>> Start
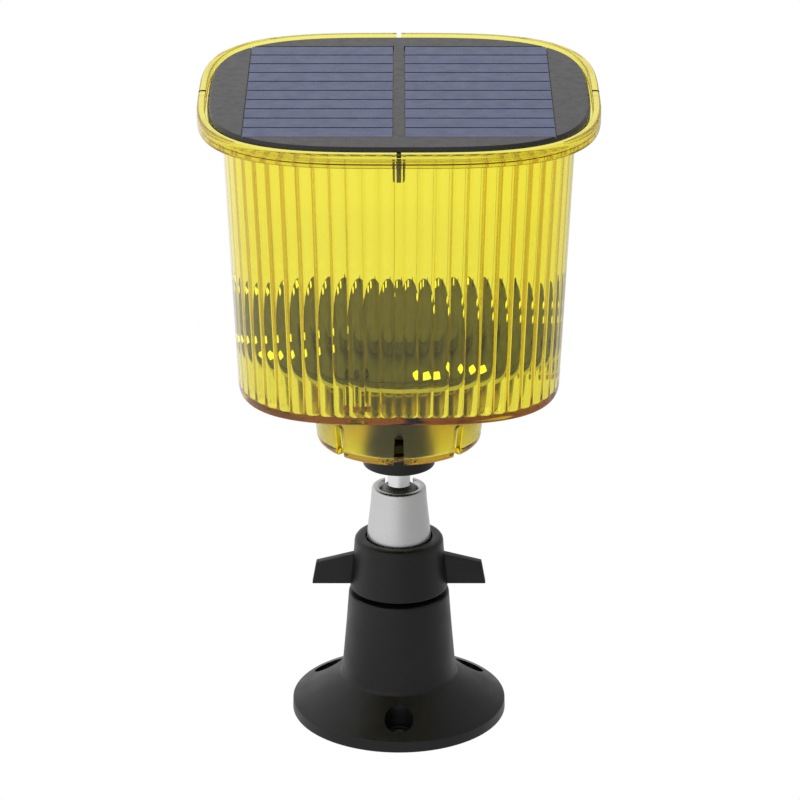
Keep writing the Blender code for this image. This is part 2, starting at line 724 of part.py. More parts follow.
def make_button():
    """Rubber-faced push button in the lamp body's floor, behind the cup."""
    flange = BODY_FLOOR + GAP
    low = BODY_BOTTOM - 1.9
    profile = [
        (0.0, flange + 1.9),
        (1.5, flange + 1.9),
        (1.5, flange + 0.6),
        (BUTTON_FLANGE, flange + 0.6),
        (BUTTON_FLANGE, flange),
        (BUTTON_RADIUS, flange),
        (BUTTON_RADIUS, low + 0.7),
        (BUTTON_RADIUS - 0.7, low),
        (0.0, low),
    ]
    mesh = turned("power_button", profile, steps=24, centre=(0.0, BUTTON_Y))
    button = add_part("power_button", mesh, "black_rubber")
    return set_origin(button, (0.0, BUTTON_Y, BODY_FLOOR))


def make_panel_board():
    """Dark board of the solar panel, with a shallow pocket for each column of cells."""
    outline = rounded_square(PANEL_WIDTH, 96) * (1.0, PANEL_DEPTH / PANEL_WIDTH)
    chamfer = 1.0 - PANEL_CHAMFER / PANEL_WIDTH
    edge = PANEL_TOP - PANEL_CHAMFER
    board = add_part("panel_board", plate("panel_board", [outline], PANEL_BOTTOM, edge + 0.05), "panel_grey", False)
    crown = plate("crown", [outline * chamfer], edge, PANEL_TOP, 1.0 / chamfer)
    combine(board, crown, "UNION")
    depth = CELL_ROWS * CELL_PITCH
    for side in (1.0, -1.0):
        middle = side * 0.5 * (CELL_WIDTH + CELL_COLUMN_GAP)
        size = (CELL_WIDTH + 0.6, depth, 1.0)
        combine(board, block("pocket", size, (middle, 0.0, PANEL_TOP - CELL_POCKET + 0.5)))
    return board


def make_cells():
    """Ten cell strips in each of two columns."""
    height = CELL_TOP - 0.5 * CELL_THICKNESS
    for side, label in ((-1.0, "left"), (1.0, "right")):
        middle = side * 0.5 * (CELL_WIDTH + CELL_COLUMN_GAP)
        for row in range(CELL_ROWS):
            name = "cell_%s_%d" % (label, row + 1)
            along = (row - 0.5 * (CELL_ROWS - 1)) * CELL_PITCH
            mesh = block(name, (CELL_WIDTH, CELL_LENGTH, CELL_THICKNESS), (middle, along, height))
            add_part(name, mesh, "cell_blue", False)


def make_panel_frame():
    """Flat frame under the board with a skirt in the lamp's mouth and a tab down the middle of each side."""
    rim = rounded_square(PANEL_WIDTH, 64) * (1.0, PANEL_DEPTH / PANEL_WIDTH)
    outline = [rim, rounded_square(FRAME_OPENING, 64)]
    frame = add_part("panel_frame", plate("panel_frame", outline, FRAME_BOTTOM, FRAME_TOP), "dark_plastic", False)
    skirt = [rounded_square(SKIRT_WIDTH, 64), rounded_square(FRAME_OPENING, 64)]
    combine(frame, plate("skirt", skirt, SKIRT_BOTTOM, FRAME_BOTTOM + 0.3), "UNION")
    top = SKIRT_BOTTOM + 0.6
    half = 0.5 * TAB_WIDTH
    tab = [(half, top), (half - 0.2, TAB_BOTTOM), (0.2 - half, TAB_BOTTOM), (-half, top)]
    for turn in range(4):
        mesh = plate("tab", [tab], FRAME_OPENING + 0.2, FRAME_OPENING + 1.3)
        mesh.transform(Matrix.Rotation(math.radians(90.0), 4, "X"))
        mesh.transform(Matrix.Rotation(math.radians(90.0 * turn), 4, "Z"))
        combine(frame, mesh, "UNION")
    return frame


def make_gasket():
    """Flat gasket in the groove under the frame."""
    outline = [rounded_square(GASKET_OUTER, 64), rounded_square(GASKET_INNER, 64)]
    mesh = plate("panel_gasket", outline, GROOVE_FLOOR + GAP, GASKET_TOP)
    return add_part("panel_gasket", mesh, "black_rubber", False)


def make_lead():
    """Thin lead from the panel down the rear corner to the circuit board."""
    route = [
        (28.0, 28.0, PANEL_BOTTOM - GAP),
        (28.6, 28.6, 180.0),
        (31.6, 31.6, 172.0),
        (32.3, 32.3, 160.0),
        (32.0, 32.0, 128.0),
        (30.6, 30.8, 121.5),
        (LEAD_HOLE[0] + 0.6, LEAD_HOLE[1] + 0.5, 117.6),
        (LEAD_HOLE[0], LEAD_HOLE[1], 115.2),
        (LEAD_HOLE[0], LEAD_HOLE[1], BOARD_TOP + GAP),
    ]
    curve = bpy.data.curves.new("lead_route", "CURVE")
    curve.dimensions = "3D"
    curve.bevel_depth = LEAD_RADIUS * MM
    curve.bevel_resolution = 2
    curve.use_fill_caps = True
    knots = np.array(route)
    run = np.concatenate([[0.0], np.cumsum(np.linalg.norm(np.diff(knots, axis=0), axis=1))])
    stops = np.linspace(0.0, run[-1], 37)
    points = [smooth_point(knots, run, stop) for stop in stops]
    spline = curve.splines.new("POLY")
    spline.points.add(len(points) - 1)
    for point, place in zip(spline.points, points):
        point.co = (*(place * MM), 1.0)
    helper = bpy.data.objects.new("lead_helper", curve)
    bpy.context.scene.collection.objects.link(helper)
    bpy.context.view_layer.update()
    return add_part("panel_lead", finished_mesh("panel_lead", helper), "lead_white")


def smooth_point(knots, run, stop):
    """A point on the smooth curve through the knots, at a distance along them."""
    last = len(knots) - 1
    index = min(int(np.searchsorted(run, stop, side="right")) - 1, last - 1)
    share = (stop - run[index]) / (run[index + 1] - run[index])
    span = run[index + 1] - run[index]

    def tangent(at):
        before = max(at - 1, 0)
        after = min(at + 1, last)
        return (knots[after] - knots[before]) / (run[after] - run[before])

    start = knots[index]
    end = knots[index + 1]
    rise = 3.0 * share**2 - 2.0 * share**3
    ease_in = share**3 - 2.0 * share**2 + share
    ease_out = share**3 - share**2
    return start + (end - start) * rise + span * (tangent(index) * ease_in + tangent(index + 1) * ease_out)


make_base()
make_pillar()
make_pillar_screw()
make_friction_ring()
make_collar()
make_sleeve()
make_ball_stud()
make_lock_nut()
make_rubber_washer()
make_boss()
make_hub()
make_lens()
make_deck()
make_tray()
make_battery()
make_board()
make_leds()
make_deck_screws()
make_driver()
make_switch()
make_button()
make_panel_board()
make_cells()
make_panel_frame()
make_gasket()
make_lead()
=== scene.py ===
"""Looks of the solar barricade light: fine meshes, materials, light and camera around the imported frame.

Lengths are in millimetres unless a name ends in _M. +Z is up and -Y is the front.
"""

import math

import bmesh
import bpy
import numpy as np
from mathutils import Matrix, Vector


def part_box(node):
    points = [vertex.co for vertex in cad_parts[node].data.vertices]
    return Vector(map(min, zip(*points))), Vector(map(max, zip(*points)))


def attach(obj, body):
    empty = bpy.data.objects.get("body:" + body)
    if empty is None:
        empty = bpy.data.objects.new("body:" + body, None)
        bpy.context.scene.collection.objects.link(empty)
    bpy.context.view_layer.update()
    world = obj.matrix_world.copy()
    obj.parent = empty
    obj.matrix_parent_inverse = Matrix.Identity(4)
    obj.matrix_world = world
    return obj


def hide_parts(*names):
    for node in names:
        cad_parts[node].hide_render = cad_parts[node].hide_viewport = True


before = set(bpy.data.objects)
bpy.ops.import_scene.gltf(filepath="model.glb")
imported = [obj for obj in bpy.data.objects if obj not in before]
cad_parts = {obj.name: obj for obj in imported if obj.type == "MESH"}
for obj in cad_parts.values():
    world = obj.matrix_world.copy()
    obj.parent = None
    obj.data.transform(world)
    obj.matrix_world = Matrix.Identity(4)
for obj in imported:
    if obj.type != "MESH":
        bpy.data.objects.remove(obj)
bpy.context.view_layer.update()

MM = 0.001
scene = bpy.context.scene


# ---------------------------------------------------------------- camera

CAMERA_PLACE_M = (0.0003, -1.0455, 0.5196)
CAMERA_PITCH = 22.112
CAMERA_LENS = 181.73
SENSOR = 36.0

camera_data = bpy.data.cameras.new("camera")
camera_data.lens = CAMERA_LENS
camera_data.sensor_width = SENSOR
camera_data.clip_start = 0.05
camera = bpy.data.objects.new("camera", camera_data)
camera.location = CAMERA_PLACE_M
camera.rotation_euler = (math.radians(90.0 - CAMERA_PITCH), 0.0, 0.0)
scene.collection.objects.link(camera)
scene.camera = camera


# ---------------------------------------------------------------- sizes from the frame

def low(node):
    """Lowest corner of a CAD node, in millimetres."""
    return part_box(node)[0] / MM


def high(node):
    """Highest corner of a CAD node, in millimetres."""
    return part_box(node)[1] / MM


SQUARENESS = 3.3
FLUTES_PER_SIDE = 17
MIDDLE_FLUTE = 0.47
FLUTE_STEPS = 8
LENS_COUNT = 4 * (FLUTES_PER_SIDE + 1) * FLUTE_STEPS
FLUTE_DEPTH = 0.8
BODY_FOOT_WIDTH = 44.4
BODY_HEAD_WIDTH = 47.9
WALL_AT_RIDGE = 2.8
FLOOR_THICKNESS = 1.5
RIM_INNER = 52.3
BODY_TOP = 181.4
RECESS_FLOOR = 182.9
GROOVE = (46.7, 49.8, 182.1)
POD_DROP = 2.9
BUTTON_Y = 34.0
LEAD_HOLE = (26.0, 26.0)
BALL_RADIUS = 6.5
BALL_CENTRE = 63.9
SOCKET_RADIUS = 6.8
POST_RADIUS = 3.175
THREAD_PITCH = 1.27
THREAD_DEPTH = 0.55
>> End
* Directions
Determine how many lines include the word "type" and report that number by itself.

* Task answer
2